_GIVEN REQUEST:_ Stop after the line with "colour, INK_ROUGHNESS, CREAM_GLOSS))": repeat exactly every line before it, beginning with the first, and that line itself.

***

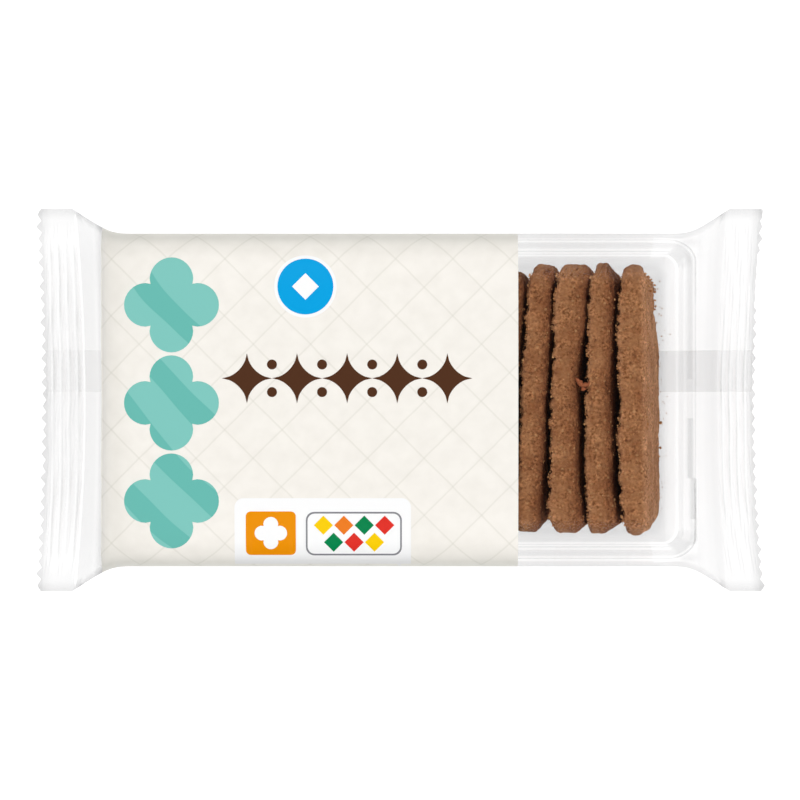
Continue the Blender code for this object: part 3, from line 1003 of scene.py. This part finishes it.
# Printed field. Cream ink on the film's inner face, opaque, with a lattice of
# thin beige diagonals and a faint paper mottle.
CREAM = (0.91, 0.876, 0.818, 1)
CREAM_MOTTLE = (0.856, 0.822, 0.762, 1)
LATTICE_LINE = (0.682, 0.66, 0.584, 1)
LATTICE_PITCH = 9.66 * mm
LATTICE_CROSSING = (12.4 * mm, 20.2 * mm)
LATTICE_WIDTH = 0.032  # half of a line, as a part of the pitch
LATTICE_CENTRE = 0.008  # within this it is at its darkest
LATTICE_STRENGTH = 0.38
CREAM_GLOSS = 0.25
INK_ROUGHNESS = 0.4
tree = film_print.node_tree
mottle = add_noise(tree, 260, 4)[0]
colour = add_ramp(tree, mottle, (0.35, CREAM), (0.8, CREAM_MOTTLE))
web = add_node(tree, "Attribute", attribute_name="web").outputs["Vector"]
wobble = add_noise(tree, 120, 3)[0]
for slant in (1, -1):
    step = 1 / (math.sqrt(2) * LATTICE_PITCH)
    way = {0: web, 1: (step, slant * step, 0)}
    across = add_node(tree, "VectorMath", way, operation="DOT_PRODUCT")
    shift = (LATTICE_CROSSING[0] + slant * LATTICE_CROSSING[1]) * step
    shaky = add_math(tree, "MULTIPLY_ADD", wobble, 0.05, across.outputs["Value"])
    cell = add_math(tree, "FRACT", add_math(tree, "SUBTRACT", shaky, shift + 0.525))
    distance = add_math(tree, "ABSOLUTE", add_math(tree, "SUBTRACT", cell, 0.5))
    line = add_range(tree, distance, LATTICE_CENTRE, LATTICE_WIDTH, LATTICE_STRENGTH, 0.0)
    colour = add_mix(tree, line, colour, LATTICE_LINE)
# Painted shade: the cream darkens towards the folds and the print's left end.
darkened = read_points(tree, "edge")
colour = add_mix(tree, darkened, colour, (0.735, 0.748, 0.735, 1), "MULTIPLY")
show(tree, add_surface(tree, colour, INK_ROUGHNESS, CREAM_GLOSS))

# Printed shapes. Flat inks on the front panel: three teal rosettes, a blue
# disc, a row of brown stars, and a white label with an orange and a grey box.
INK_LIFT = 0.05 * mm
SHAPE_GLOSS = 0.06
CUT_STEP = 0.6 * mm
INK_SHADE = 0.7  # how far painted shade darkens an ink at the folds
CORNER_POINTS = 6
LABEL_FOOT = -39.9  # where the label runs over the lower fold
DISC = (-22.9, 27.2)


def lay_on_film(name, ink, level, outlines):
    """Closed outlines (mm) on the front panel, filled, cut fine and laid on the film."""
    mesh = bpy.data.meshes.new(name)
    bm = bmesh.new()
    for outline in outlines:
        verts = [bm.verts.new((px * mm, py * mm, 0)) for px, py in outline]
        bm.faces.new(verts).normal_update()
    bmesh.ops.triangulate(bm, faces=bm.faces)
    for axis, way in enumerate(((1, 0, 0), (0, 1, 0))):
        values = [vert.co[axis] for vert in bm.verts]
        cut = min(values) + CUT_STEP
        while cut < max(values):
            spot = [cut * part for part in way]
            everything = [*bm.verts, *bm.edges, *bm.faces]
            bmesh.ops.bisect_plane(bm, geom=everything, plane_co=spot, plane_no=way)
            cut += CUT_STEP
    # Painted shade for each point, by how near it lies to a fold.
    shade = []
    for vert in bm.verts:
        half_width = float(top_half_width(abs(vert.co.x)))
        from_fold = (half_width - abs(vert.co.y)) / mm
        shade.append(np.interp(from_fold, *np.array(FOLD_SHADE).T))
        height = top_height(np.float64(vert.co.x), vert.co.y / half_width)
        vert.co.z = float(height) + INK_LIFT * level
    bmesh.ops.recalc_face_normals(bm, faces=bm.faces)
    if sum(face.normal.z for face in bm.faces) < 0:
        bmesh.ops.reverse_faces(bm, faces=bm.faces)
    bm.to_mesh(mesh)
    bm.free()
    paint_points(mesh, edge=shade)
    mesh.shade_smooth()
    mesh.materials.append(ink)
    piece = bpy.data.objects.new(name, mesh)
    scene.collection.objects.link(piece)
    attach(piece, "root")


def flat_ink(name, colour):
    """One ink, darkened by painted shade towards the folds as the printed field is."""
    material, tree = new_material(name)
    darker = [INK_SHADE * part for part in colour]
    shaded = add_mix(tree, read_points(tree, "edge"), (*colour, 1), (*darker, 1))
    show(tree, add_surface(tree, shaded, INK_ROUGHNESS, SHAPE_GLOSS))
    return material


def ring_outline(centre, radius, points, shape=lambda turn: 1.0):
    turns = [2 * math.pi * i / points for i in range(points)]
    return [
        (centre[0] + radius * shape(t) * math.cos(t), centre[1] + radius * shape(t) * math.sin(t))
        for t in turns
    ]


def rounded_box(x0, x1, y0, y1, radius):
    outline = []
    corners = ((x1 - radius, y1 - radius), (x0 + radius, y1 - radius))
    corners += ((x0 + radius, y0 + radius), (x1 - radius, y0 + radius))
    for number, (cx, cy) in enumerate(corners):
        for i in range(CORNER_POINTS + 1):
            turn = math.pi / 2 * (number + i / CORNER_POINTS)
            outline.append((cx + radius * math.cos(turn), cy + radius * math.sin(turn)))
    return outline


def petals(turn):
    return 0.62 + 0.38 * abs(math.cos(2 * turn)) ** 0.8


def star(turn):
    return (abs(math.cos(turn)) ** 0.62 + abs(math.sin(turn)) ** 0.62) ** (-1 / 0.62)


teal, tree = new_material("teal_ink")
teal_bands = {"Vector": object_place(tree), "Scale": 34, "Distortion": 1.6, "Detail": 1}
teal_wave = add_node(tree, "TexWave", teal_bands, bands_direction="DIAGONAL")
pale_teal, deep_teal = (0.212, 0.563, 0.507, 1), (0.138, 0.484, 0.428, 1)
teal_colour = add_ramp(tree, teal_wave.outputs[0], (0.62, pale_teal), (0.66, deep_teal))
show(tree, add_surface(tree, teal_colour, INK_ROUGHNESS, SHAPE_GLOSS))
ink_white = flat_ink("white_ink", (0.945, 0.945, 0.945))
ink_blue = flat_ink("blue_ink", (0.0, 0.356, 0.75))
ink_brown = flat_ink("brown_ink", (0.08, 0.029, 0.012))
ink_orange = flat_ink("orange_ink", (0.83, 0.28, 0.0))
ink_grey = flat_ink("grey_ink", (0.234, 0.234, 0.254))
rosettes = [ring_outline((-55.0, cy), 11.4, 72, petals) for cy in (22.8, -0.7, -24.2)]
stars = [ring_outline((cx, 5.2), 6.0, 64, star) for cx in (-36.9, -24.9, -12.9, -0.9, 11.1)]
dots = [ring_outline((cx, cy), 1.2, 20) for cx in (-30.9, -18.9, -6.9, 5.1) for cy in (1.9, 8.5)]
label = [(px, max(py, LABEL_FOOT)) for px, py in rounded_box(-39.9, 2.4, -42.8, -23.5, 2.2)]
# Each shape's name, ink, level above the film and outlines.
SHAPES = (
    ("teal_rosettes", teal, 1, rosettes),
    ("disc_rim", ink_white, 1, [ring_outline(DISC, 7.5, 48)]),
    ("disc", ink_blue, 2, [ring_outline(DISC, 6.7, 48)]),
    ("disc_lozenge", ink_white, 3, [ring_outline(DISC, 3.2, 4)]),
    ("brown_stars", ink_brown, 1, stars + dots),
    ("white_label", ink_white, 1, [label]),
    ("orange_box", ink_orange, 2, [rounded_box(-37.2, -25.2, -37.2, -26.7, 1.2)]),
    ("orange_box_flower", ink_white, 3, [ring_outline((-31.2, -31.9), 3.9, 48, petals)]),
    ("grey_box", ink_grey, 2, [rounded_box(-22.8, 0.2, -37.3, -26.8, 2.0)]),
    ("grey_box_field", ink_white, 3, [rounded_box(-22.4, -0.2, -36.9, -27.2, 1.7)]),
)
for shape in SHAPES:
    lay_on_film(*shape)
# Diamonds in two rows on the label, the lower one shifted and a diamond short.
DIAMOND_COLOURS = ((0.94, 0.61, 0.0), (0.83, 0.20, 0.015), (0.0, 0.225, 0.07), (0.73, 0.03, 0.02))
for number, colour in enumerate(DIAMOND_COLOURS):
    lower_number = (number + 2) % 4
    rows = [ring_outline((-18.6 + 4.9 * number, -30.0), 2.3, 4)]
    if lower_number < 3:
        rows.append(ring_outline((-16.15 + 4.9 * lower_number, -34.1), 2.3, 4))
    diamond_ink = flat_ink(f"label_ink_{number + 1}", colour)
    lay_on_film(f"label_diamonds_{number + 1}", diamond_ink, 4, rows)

***

_EXERCISE RESULT:_
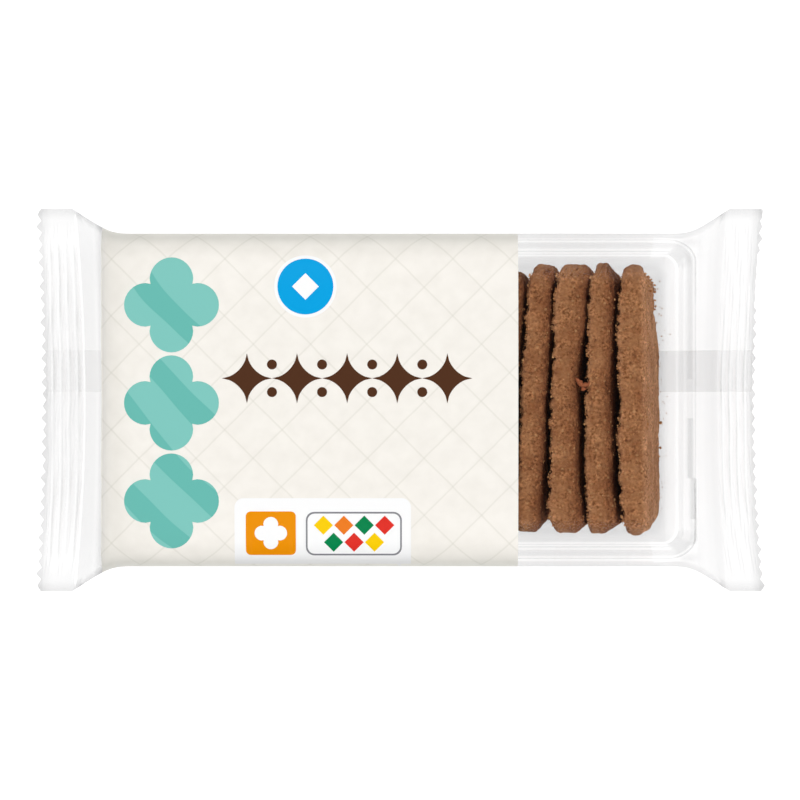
Continue the Blender code for this object: part 3, from line 1003 of scene.py. This part finishes it.
# Printed field. Cream ink on the film's inner face, opaque, with a lattice of
# thin beige diagonals and a faint paper mottle.
CREAM = (0.91, 0.876, 0.818, 1)
CREAM_MOTTLE = (0.856, 0.822, 0.762, 1)
LATTICE_LINE = (0.682, 0.66, 0.584, 1)
LATTICE_PITCH = 9.66 * mm
LATTICE_CROSSING = (12.4 * mm, 20.2 * mm)
LATTICE_WIDTH = 0.032  # half of a line, as a part of the pitch
LATTICE_CENTRE = 0.008  # within this it is at its darkest
LATTICE_STRENGTH = 0.38
CREAM_GLOSS = 0.25
INK_ROUGHNESS = 0.4
tree = film_print.node_tree
mottle = add_noise(tree, 260, 4)[0]
colour = add_ramp(tree, mottle, (0.35, CREAM), (0.8, CREAM_MOTTLE))
web = add_node(tree, "Attribute", attribute_name="web").outputs["Vector"]
wobble = add_noise(tree, 120, 3)[0]
for slant in (1, -1):
    step = 1 / (math.sqrt(2) * LATTICE_PITCH)
    way = {0: web, 1: (step, slant * step, 0)}
    across = add_node(tree, "VectorMath", way, operation="DOT_PRODUCT")
    shift = (LATTICE_CROSSING[0] + slant * LATTICE_CROSSING[1]) * step
    shaky = add_math(tree, "MULTIPLY_ADD", wobble, 0.05, across.outputs["Value"])
    cell = add_math(tree, "FRACT", add_math(tree, "SUBTRACT", shaky, shift + 0.525))
    distance = add_math(tree, "ABSOLUTE", add_math(tree, "SUBTRACT", cell, 0.5))
    line = add_range(tree, distance, LATTICE_CENTRE, LATTICE_WIDTH, LATTICE_STRENGTH, 0.0)
    colour = add_mix(tree, line, colour, LATTICE_LINE)
# Painted shade: the cream darkens towards the folds and the print's left end.
darkened = read_points(tree, "edge")
colour = add_mix(tree, darkened, colour, (0.735, 0.748, 0.735, 1), "MULTIPLY")
show(tree, add_surface(tree, colour, INK_ROUGHNESS, CREAM_GLOSS))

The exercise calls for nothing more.